A boost in State capacity is needed to widen the tax net, improve the general administration of the State and to generate more organic growth. Governance may have taken the country to the upper-middle-income category again, but many public institutions are still abysmally weak, inefficient and corrupt. A more complex economy requires stronger institutions, better regulation, and officials capable of dealing with global investors, lenders and trade partners.
The Government can use the moment to attract investment, promote exports, deepen tourism, expand the digital economy, and improve confidence. It can also use it to convince people why reforms must continue and as proof that discipline has worked. Taxes, subsidy reforms and reduced public spending has stabilised the economy, but they have also placed a heavy burden on households.
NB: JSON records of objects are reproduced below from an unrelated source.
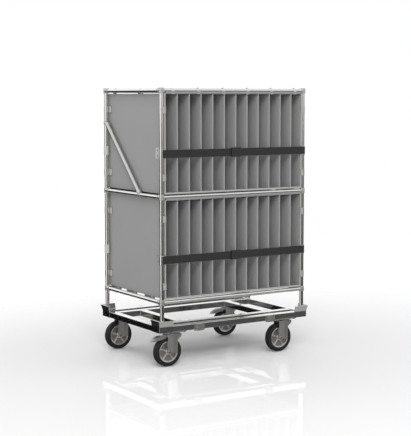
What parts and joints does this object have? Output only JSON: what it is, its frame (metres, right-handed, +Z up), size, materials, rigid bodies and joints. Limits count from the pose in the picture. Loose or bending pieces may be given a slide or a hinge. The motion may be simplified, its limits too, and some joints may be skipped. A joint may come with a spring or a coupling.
{
  "type": "utility cart",
  "caption": "Wheeled steel dolly carrying a loose two-tier pipe rack with upright slotted inserts, straps across the front and swivel casters.",
  "frame": {"origin": "on the floor, under the middle of the cart's overall length and depth", "axes": "+X along the long side, +Y from the open front to the back, +Z up"},
  "size_m": [1.2617, 0.8306, 1.8491],
  "materials": {
    "zinc_steel": "bright zinc plating",
    "pipe_steel": "zinc plated tube",
    "catch_steel": "dull zinc",
    "wheel_alloy": "die cast",
    "tyre_rubber": "solid rubber",
    "panel_grey": "smooth dark grey board",
    "strap_webbing": "woven webbing"
  },
  "bodies": {
    "dolly": {"front_beam": "zinc_steel", "back_beam": "zinc_steel", "side_beam_left": "zinc_steel", "side_beam_right": "zinc_steel", "inner_rail_front": "zinc_steel", "inner_rail_back": "zinc_steel", "cross_member_left": "zinc_steel", "cross_member_right": "zinc_steel", "corner_catch_front_left": "catch_steel", "corner_catch_front_right": "catch_steel", "corner_catch_back_left": "catch_steel", "corner_catch_back_right": "catch_steel", "pin_socket_front_left": "zinc_steel", "pin_socket_front_right": "zinc_steel", "pin_socket_back_left": "zinc_steel", "pin_socket_back_right": "zinc_steel", "caster_plate_front_left": "zinc_steel", "caster_plate_front_right": "zinc_steel", "caster_plate_back_left": "zinc_steel", "caster_plate_back_right": "zinc_steel"},
    "rack": {"post_front_left": "pipe_steel", "post_front_right": "pipe_steel", "post_back_left": "pipe_steel", "post_back_right": "pipe_steel", "bottom_rail_front": "pipe_steel", "bottom_rail_back": "pipe_steel", "bottom_rail_left": "pipe_steel", "bottom_rail_right": "pipe_steel", "mid_rail_front": "pipe_steel", "mid_rail_back": "pipe_steel", "mid_rail_left": "pipe_steel", "mid_rail_right": "pipe_steel", "top_rail_front": "pipe_steel", "top_rail_back": "pipe_steel", "top_rail_left": "pipe_steel", "top_rail_right": "pipe_steel", "diagonal_brace": "pipe_steel", "lower_insert": "panel_grey", "upper_insert": "panel_grey", "lower_strap": "strap_webbing", "upper_strap": "strap_webbing"},
    "swivel_front_left": {"caster_fork_front_left": "zinc_steel", "axle_bolt_front_left": "zinc_steel"},
    "wheel_front_left": {"wheel_rim_front_left": "wheel_alloy", "tyre_front_left": "tyre_rubber"},
    "swivel_front_right": {"caster_fork_front_right": "zinc_steel", "axle_bolt_front_right": "zinc_steel"},
    "wheel_front_right": {"wheel_rim_front_right": "wheel_alloy", "tyre_front_right": "tyre_rubber"},
    "swivel_back_left": {"caster_fork_back_left": "zinc_steel", "axle_bolt_back_left": "zinc_steel"},
    "wheel_back_left": {"wheel_rim_back_left": "wheel_alloy", "tyre_back_left": "tyre_rubber"},
    "swivel_back_right": {"caster_fork_back_right": "zinc_steel", "axle_bolt_back_right": "zinc_steel"},
    "wheel_back_right": {"wheel_rim_back_right": "wheel_alloy", "tyre_back_right": "tyre_rubber"},
    "pedal_front_left": {"brake_pedal_front_left": "zinc_steel"},
    "pedal_back_right": {"brake_pedal_back_right": "zinc_steel"}
  },
  "joints": [
    {"name": "rack_lift", "type": "slide", "parent": "dolly", "child": "rack", "axis": [0, 0, 1], "range_m": [0, 0.1]},
    {"name": "swivel_front_left_turn", "type": "hinge", "parent": "dolly", "child": "swivel_front_left", "pos_m": [-0.44015, -0.342, 0.23], "axis": [0, 0, 1], "continuous": true},
    {"name": "wheel_front_left_spin", "type": "hinge", "parent": "swivel_front_left", "child": "wheel_front_left", "pos_m": [-0.49515, -0.342, 0.1], "axis": [0, 1, 0], "continuous": true},
    {"name": "swivel_front_right_turn", "type": "hinge", "parent": "dolly", "child": "swivel_front_right", "pos_m": [0.46985, -0.342, 0.23], "axis": [0, 0, 1], "continuous": true},
    {"name": "wheel_front_right_spin", "type": "hinge", "parent": "swivel_front_right", "child": "wheel_front_right", "pos_m": [0.41485, -0.342, 0.1], "axis": [0, 1, 0], "continuous": true},
    {"name": "swivel_back_left_turn", "type": "hinge", "parent": "dolly", "child": "swivel_back_left", "pos_m": [-0.44015, 0.342, 0.23], "axis": [0, 0, 1], "continuous": true},
    {"name": "wheel_back_left_spin", "type": "hinge", "parent": "swivel_back_left", "child": "wheel_back_left", "pos_m": [-0.49515, 0.342, 0.1], "axis": [0, 1, 0], "continuous": true},
    {"name": "swivel_back_right_turn", "type": "hinge", "parent": "dolly", "child": "swivel_back_right", "pos_m": [0.46985, 0.342, 0.23], "axis": [0, 0, 1], "continuous": true},
    {"name": "wheel_back_right_spin", "type": "hinge", "parent": "swivel_back_right", "child": "wheel_back_right", "pos_m": [0.41485, 0.342, 0.1], "axis": [0, 1, 0], "continuous": true},
    {"name": "pedal_front_left_press", "type": "hinge", "parent": "swivel_front_left", "child": "pedal_front_left", "pos_m": [-0.51015, -0.342, 0.207], "axis": [0, -1, 0], "range_deg": [0, 8]},
    {"name": "pedal_back_right_press", "type": "hinge", "parent": "swivel_back_right", "child": "pedal_back_right", "pos_m": [0.39985, 0.342, 0.207], "axis": [0, -1, 0], "range_deg": [0, 8]}
  ]
}
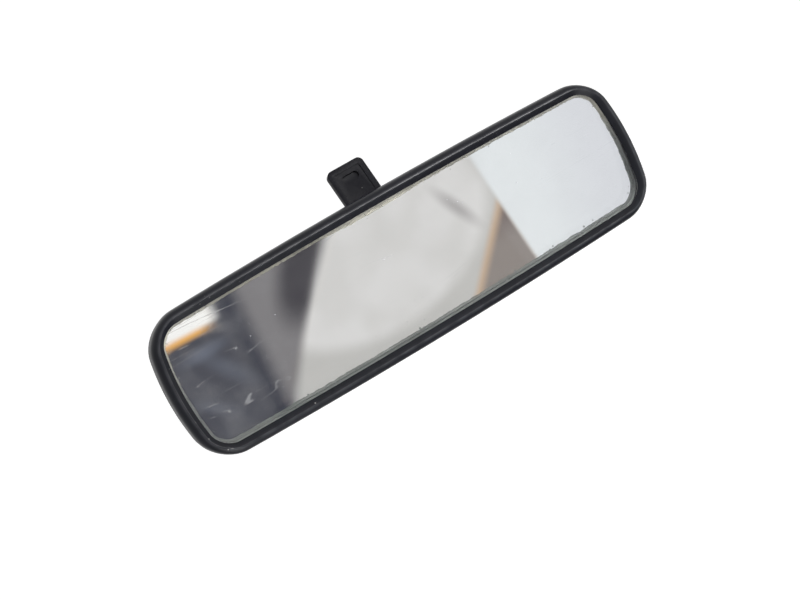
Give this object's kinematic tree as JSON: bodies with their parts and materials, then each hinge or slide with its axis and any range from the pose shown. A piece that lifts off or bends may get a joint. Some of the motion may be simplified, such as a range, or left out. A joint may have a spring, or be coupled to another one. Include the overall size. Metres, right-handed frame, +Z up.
{
  "type": "interior rearview mirror",
  "caption": "Wide interior rearview mirror with a prismatic glass, a day and night dipping lever, a ball joint and a foot that slides onto a windscreen button.",
  "frame": {"origin": "centre of the button's bonded face, where it meets the windscreen", "axes": "+X across the car along the mirror's long side, +Y forward to the windscreen, so the glass faces -Y, and +Z up"},
  "size_m": [0.24, 0.0869, 0.0842],
  "materials": {
    "button_steel": "sintered steel, matt",
    "black_zinc": "black paint over zinc casting, fine texture",
    "fastener_steel": "zinc plated",
    "stud_steel": "polished, nickel plated",
    "acetal": "natural acetal",
    "spring_steel": "spring steel",
    "bracket_plastic": "glass-filled nylon",
    "ring_steel": "zinc plated",
    "stop_rubber": "soft rubber",
    "case_plastic": "fine grained black plastic",
    "bezel_plastic": "satin black plastic, worn glossy on the ridge",
    "prism_glass": "clear, slightly green",
    "silver": "silvered, with a bare border",
    "backing_film": "cream safety film",
    "foam": "open foam",
    "pin_steel": "ground steel",
    "lever_plastic": "satin black plastic"
  },
  "bodies": {
    "foot": {"mounting_button": "button_steel", "foot_arm": "black_zinc", "clamp_screw": "fastener_steel", "ball_stud": "stud_steel"},
    "liner": {"ball_liner": "acetal"},
    "cup": {"clamp_cup": "spring_steel"},
    "bracket": {"pivot_bracket": "bracket_plastic", "socket_ring": "ring_steel", "socket_screws": "fastener_steel", "day_stop_pads": "stop_rubber"},
    "case": {"case_shell": "case_plastic", "bezel": "bezel_plastic", "prism_glass": "prism_glass", "silver_layer": "silver", "backing_film": "backing_film", "foam_pads": "foam", "dip_hinge_pin": "pin_steel", "lever_pin": "pin_steel", "detent_spring": "spring_steel", "night_stop_pads": "stop_rubber"},
    "lever": {"dip_lever": "lever_plastic", "crank_pin": "pin_steel"}
  },
  "joints": [
    {"name": "head_tilt", "type": "hinge", "parent": "foot", "child": "liner", "pos_m": [0, -0.054, -0.024], "axis": [1, 0, 0], "range_deg": [-18, 18]},
    {"name": "head_pan", "type": "hinge", "parent": "liner", "child": "cup", "pos_m": [0, -0.054, -0.024], "axis": [0, 0, 1], "range_deg": [-18, 18]},
    {"name": "head_roll", "type": "hinge", "parent": "cup", "child": "bracket", "pos_m": [0, -0.054, -0.024], "axis": [0, 1, 0], "range_deg": [-25, 25]},
    {"name": "dip", "type": "hinge", "parent": "bracket", "child": "case", "pos_m": [0, -0.06, -0.00775], "axis": [-1, 0, 0], "range_deg": [0, 4.86]},
    {"name": "lever_turn", "type": "hinge", "parent": "case", "child": "lever", "pos_m": [0, -0.061, -0.05025], "axis": [-1, 0, 0], "range_deg": [0, 36], "deforming": ["detent_spring"]}
  ],
  "couplings": [
    {"joint": "lever_turn", "follows": "dip", "ratio": 7.4}
  ]
}
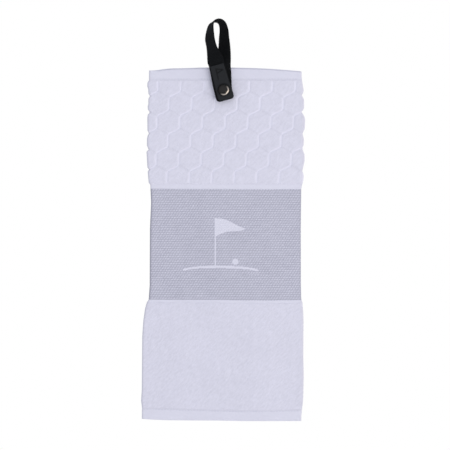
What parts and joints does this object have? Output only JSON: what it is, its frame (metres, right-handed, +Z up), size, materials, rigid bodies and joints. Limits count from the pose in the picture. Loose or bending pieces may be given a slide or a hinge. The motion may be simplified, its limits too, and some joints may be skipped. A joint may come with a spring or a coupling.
{
  "type": "golf towel",
  "caption": "Towel folded in three, with honeycomb terry, a woven band and hems, hung from a webbing loop with a snap-fastened rubber tab.",
  "frame": {"origin": "inside top of the webbing loop, where a bag ring or hook bears", "axes": "+Z up the hanging towel, -Y out of the printed-side front face towards the viewer, +X to the viewer's right"},
  "size_m": [0.1867, 0.0275, 0.4627],
  "materials": {
    "white_terry": "white looped and sheared cotton terry with a cool cast",
    "hem_cloth": "flat white woven cotton, turned and stitched",
    "grey_weave": "pale grey ribbed twill weave with a white woven motif",
    "white_thread": "white sewing thread",
    "black_webbing": "black woven nylon webbing, matt, with a toothed selvedge",
    "black_rubber": "black moulded rubber, satin",
    "dark_nickel": "dark nickel plate, polished"
  },
  "bodies": {
    "strap": {"strap_loop": "black_webbing", "snap_stud": "dark_nickel", "snap_post": "dark_nickel"},
    "snap_tab": {"tab_webbing": "black_webbing", "tab_cover": "black_rubber", "snap_cap": "dark_nickel", "snap_socket": "dark_nickel"},
    "front_panel": {"front_top_hem": "hem_cloth", "front_top_hem_thread": "white_thread", "front_honeycomb_terry": "white_terry", "front_upper_border": "hem_cloth", "front_woven_band": "grey_weave", "front_lower_border": "hem_cloth", "front_plain_terry": "white_terry", "front_bottom_hem": "hem_cloth", "front_bottom_hem_thread": "white_thread"},
    "middle_panel": {"middle_top_hem": "hem_cloth", "middle_top_hem_thread": "white_thread", "middle_honeycomb_terry": "white_terry", "middle_upper_border": "hem_cloth", "middle_woven_band": "grey_weave", "middle_lower_border": "hem_cloth", "middle_plain_terry": "white_terry", "middle_bottom_hem": "hem_cloth", "middle_bottom_hem_thread": "white_thread", "right_fold": "white_terry"},
    "rear_panel": {"rear_top_hem": "hem_cloth", "rear_top_hem_thread": "white_thread", "rear_honeycomb_terry": "white_terry", "rear_upper_border": "hem_cloth", "rear_woven_band": "grey_weave", "rear_lower_border": "hem_cloth", "rear_plain_terry": "white_terry", "rear_bottom_hem": "hem_cloth", "rear_bottom_hem_thread": "white_thread", "left_fold": "white_terry"}
  },
  "joints": [
    {"name": "towel_pivot", "type": "hinge", "parent": "strap", "child": "front_panel", "pos_m": [0.0076, 0.00495, -0.0794], "axis": [0, -1, 0], "range_deg": [-15, 15]},
    {"name": "tab_swing", "type": "hinge", "parent": "strap", "child": "snap_tab", "pos_m": [-0.00074, -0.00245, -0.04892], "axis": [-0.9646, 0, -0.2639], "range_deg": [0, 100]},
    {"name": "right_fold_hinge", "type": "hinge", "parent": "front_panel", "child": "middle_panel", "pos_m": [0.0962, 0.00665, -0.2565], "axis": [0, 0, -1], "range_deg": [0, 180], "deforming": ["right_fold"]},
    {"name": "left_fold_hinge", "type": "hinge", "parent": "middle_panel", "child": "rear_panel", "pos_m": [-0.0735, 0.01005, -0.2565], "axis": [0, 0, 1], "range_deg": [0, 180], "deforming": ["left_fold"]}
  ]
}
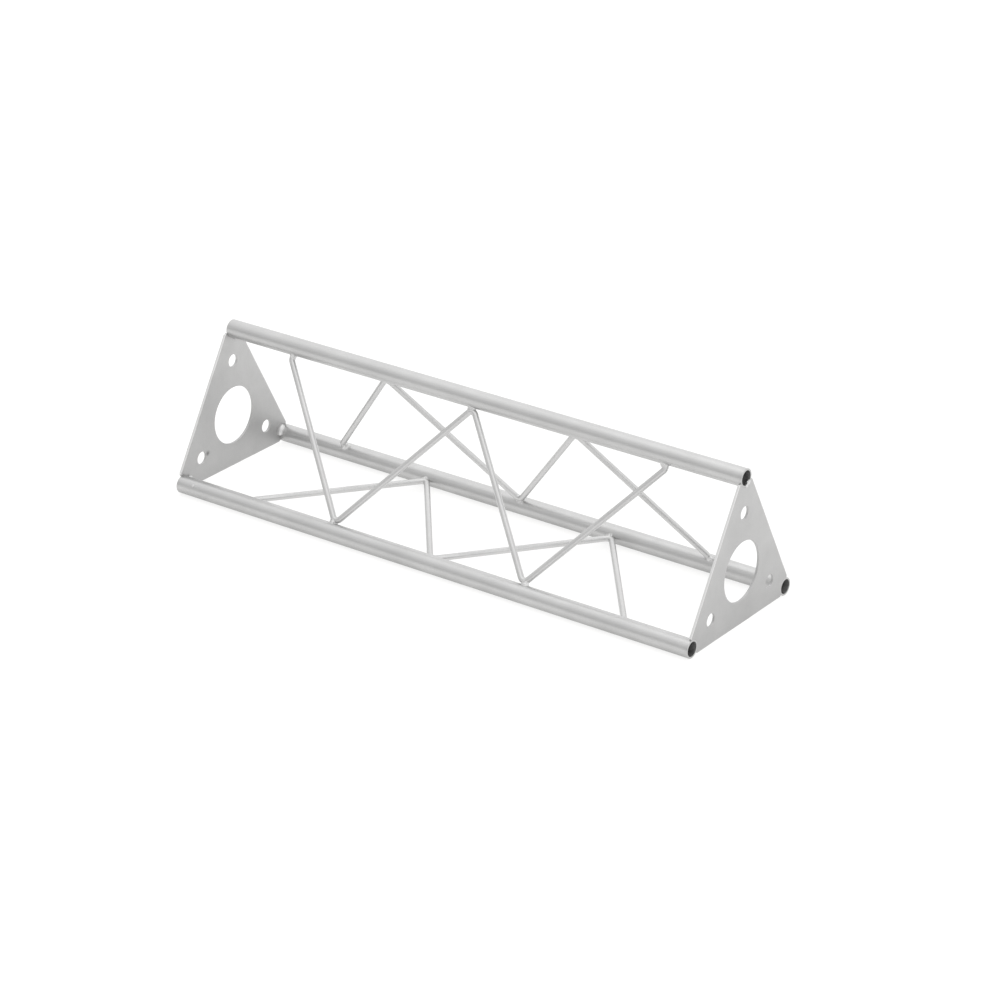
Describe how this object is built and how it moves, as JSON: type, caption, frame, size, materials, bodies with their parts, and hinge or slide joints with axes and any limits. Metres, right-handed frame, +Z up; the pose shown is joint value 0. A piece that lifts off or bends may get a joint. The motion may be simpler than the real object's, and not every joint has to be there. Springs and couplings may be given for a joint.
{
  "type": "lighting truss section",
  "caption": "Short straight triangular lattice truss with tubular chords, zigzag rod lacing and a drilled triangular plate at each end.",
  "frame": {"origin": "mid-length, on the surface that the two lower chords stand on, midway between them", "axes": "+X along the chords towards the right-hand end plate, +Y from the front chord to the back chord, +Z up to the top chord"},
  "size_m": [0.5, 0.15, 0.1319],
  "materials": {
    "silver_coat_tube": "satin silver-grey coat on drawn steel tube",
    "silver_coat_plate": "satin silver-grey coat on flat steel plate",
    "silver_coat_rod": "satin silver-grey coat on bent steel rod",
    "silver_coat_weld": "satin silver-grey coat over rippled weld metal"
  },
  "bodies": {
    "root": {"chord_tube_top": "silver_coat_tube", "chord_tube_front": "silver_coat_tube", "chord_tube_back": "silver_coat_tube", "end_plate_left": "silver_coat_plate", "plate_weld_left_top": "silver_coat_weld", "plate_weld_left_front": "silver_coat_weld", "plate_weld_left_back": "silver_coat_weld", "end_plate_right": "silver_coat_plate", "plate_weld_right_top": "silver_coat_weld", "plate_weld_right_front": "silver_coat_weld", "plate_weld_right_back": "silver_coat_weld", "lacing_rod_front": "silver_coat_rod", "lacing_weld_front_1": "silver_coat_weld", "lacing_weld_front_2": "silver_coat_weld", "lacing_weld_front_3": "silver_coat_weld", "lacing_weld_front_4": "silver_coat_weld", "lacing_weld_front_5": "silver_coat_weld", "lacing_rod_bottom": "silver_coat_rod", "lacing_weld_bottom_1": "silver_coat_weld", "lacing_weld_bottom_2": "silver_coat_weld", "lacing_weld_bottom_3": "silver_coat_weld", "lacing_weld_bottom_4": "silver_coat_weld", "lacing_weld_bottom_5": "silver_coat_weld", "lacing_rod_back": "silver_coat_rod", "lacing_weld_back_1": "silver_coat_weld", "lacing_weld_back_2": "silver_coat_weld", "lacing_weld_back_3": "silver_coat_weld", "lacing_weld_back_4": "silver_coat_weld", "lacing_weld_back_5": "silver_coat_weld"}
  },
  "joints": []
}
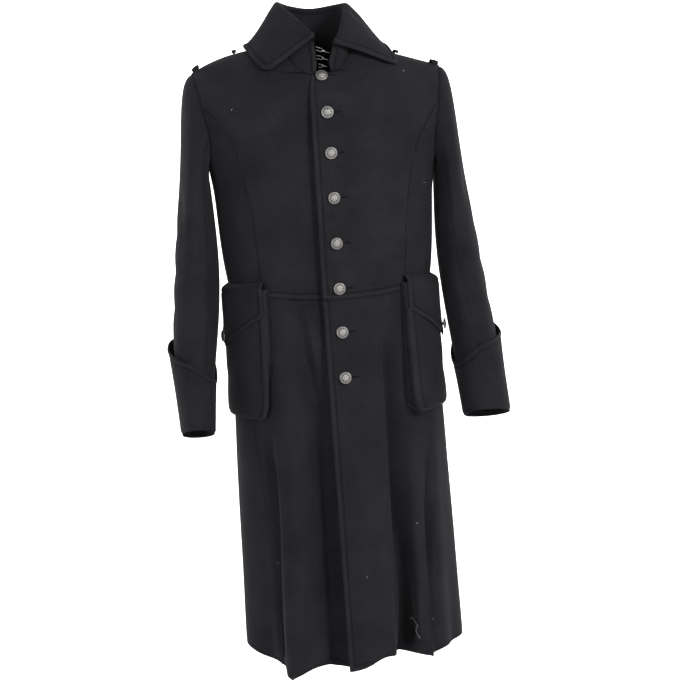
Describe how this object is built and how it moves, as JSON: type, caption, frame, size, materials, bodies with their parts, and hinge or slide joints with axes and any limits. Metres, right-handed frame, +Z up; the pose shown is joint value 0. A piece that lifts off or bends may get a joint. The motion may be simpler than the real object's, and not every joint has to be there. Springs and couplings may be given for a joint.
{
  "type": "overcoat",
  "caption": "Long single-breasted military-style overcoat in heavy wool, with a wide pointed collar, bellows pockets under flaps, turned-up cuffs and a full skirt.",
  "frame": {"origin": "level with the neck points of the shoulder seams, on the middle line of the coat, midway between front and back: where a neck form or hanger holds it", "axes": "+Z up, -Y the way the front faces, +X to the wearer's left"},
  "size_m": [0.6393, 0.378, 1.2399],
  "materials": {
    "wool": "matte, dense and slightly hairy, near-black heavy melton wool",
    "pewter": "cast, antiqued, dark in its hollows and rubbed bright on its high parts",
    "steel_wire": "bright drawn wire"
  },
  "bodies": {
    "root": {"front_right": "wool", "side_right": "wool", "back_right": "wool", "front_left": "wool", "side_left": "wool", "back_left": "wool", "loop_outer_right": "wool", "loop_outer_left": "wool", "loop_inner_right": "wool", "loop_inner_left": "wool", "skirt_front_right": "wool", "skirt_back_right": "wool", "skirt_front_left": "wool", "skirt_back_left": "wool", "sleeve_top_right": "wool", "sleeve_under_right": "wool", "cuff_right": "wool", "sleeve_top_left": "wool", "sleeve_under_left": "wool", "cuff_left": "wool", "collar_stand": "wool", "collar_fall": "wool", "pocket_right": "wool", "pocket_left": "wool", "flap_right": "wool", "flap_left": "wool", "button_1": "pewter", "button_2": "pewter", "button_3": "pewter", "button_4": "pewter", "button_5": "pewter", "button_6": "pewter", "button_7": "pewter", "button_8": "pewter", "flap_button_right": "pewter", "flap_button_left": "pewter", "eye_1": "steel_wire", "hook_1": "steel_wire", "eye_2": "steel_wire", "hook_2": "steel_wire", "eye_3": "steel_wire", "hook_3": "steel_wire"}
  },
  "joints": []
}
The Government now has to protect the hardest hit by this burden through targeted relief, stronger social protection, continued investment in health and real attention to regional development. The recovery will be politically secure only when people begin to see it in their wages, jobs, public services and daily cost of living.
Sri Lanka’s return to Upper-Middle-Income status is a recovery milestone but the lesson from 2019 shows us that staying there, and moving beyond it, requires the Government to manage the economy with ceaseless vigilance.